<<<<
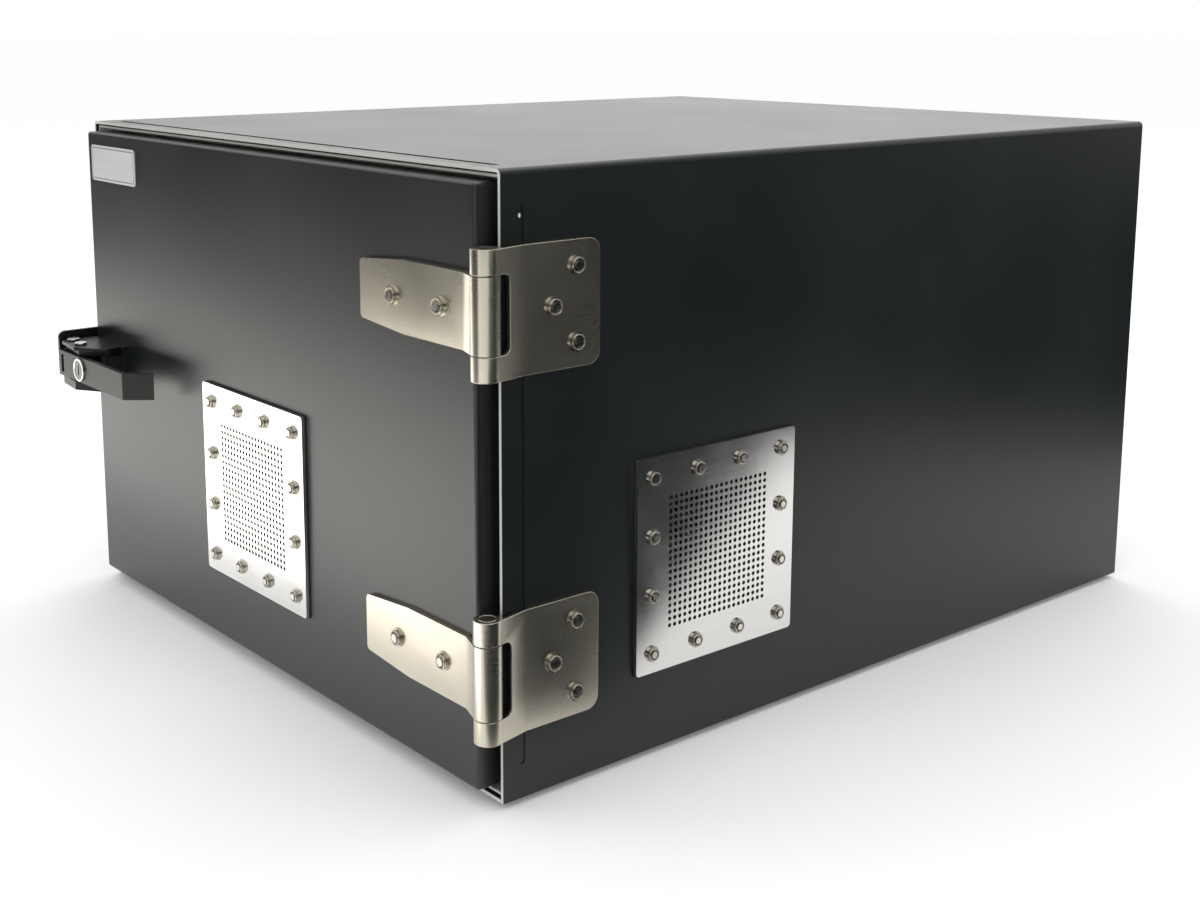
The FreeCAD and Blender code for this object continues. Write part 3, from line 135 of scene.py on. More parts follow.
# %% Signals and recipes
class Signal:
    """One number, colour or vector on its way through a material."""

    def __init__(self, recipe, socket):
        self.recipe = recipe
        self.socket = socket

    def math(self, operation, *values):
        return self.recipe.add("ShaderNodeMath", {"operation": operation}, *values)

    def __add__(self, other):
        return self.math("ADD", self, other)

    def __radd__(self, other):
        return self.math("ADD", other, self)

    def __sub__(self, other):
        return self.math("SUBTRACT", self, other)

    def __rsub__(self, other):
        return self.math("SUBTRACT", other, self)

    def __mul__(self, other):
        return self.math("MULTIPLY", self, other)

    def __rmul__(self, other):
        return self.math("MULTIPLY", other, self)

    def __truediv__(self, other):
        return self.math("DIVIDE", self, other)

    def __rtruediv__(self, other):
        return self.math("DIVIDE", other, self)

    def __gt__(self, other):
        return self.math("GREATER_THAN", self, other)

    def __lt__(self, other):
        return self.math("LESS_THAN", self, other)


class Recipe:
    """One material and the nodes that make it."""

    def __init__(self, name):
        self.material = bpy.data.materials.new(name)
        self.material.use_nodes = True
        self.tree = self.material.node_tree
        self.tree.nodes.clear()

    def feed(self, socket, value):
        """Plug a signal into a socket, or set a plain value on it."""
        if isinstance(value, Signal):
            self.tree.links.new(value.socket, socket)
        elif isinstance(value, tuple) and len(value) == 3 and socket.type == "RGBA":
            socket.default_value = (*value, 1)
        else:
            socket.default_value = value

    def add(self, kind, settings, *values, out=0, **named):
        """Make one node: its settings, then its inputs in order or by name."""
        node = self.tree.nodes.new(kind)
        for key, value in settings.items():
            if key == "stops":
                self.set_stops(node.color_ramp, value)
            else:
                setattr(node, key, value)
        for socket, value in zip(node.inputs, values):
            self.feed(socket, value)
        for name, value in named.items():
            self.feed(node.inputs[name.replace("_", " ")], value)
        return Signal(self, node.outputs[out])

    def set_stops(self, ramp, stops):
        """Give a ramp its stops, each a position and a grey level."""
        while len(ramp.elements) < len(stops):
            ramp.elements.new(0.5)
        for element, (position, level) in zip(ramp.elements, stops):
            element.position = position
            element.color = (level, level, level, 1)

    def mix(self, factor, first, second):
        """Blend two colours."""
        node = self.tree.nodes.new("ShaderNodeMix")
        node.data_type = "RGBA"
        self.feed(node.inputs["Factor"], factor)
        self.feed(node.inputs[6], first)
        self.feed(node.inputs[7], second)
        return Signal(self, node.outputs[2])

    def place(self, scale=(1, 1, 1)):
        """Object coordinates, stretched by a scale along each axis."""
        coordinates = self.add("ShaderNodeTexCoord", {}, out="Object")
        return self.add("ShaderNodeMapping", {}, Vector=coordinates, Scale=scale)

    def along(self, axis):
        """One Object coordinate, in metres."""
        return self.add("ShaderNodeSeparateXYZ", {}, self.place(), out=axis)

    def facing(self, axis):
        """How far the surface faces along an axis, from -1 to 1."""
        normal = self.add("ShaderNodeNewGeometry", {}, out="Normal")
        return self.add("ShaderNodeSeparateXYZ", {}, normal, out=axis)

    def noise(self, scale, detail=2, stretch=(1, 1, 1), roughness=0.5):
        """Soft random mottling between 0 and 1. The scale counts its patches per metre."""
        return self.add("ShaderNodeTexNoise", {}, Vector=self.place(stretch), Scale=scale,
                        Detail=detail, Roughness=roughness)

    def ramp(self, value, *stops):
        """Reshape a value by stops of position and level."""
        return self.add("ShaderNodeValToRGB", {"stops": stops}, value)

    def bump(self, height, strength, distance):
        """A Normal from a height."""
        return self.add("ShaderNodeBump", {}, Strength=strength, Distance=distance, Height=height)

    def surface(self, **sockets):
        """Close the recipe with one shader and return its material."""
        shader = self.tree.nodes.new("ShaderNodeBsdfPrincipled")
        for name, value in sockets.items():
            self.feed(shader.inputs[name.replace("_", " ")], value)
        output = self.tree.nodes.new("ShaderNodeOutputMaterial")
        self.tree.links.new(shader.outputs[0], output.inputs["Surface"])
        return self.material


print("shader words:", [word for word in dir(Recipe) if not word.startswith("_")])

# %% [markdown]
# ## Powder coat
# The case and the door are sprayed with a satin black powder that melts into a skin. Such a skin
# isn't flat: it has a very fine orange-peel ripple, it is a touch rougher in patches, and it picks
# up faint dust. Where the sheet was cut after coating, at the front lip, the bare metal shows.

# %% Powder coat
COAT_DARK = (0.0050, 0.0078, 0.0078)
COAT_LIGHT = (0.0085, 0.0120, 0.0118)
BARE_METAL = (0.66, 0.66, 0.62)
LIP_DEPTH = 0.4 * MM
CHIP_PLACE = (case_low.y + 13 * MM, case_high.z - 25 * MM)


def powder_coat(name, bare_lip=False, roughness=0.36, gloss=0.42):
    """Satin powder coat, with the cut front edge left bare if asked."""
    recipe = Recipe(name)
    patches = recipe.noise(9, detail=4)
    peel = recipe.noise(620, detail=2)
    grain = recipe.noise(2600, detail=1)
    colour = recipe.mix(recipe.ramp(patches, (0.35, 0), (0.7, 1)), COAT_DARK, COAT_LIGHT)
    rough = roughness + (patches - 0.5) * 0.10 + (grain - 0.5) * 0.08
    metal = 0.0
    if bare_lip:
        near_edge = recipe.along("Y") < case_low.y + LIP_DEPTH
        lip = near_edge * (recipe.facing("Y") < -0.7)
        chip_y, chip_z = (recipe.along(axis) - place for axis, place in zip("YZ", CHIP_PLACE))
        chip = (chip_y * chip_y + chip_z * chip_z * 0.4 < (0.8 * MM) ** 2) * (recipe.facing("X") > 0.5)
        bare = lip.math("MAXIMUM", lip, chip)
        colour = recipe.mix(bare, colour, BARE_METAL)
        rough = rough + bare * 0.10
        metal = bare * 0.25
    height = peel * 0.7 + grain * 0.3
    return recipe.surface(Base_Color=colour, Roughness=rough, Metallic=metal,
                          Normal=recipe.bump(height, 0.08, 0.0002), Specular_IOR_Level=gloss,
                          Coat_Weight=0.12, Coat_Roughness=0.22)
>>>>
Only the lines from the first line of the material above through the line that contains "material and the" should be quoted, each one exactly.

## Exercise output
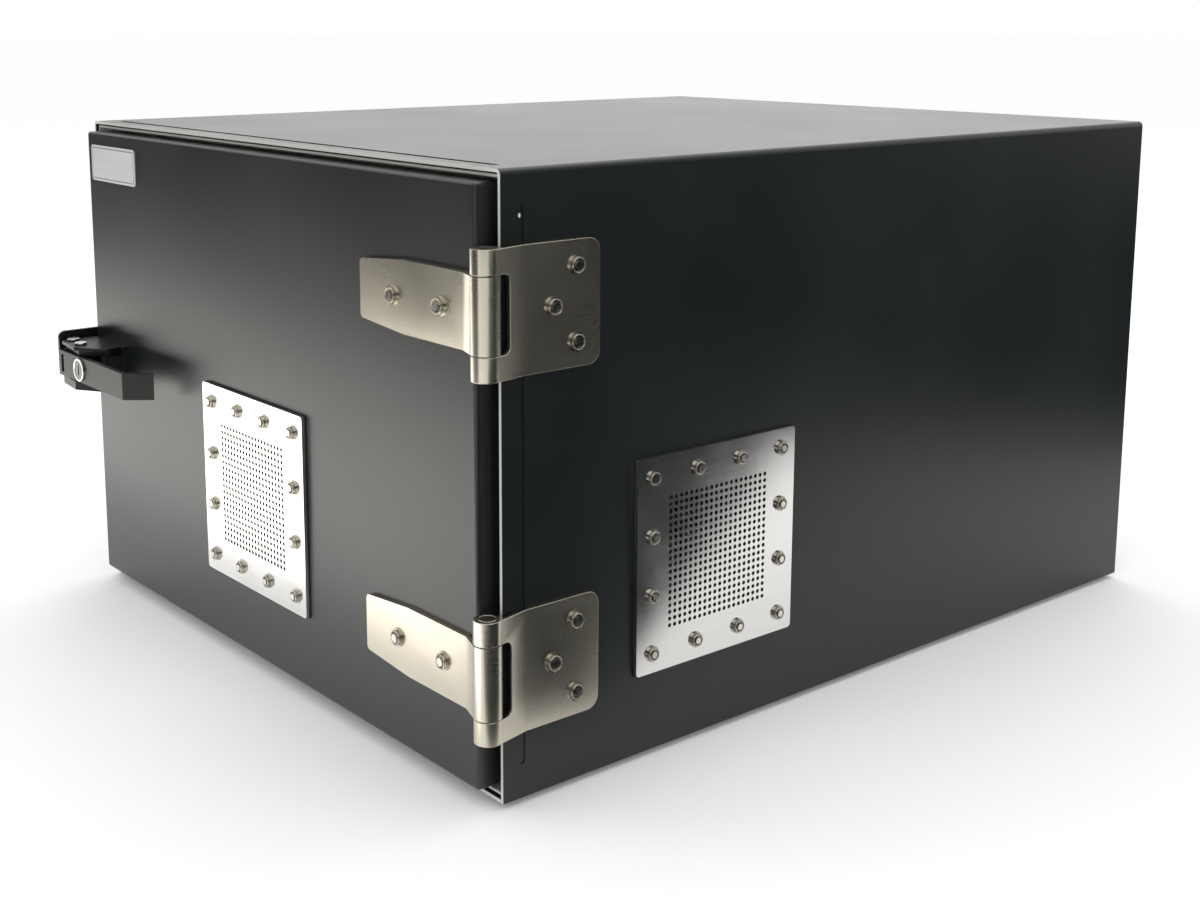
The FreeCAD and Blender code for this object continues. Write part 3, from line 135 of scene.py on. More parts follow.
# %% Signals and recipes
class Signal:
    """One number, colour or vector on its way through a material."""

    def __init__(self, recipe, socket):
        self.recipe = recipe
        self.socket = socket

    def math(self, operation, *values):
        return self.recipe.add("ShaderNodeMath", {"operation": operation}, *values)

    def __add__(self, other):
        return self.math("ADD", self, other)

    def __radd__(self, other):
        return self.math("ADD", other, self)

    def __sub__(self, other):
        return self.math("SUBTRACT", self, other)

    def __rsub__(self, other):
        return self.math("SUBTRACT", other, self)

    def __mul__(self, other):
        return self.math("MULTIPLY", self, other)

    def __rmul__(self, other):
        return self.math("MULTIPLY", other, self)

    def __truediv__(self, other):
        return self.math("DIVIDE", self, other)

    def __rtruediv__(self, other):
        return self.math("DIVIDE", other, self)

    def __gt__(self, other):
        return self.math("GREATER_THAN", self, other)

    def __lt__(self, other):
        return self.math("LESS_THAN", self, other)


class Recipe:
    """One material and the nodes that make it."""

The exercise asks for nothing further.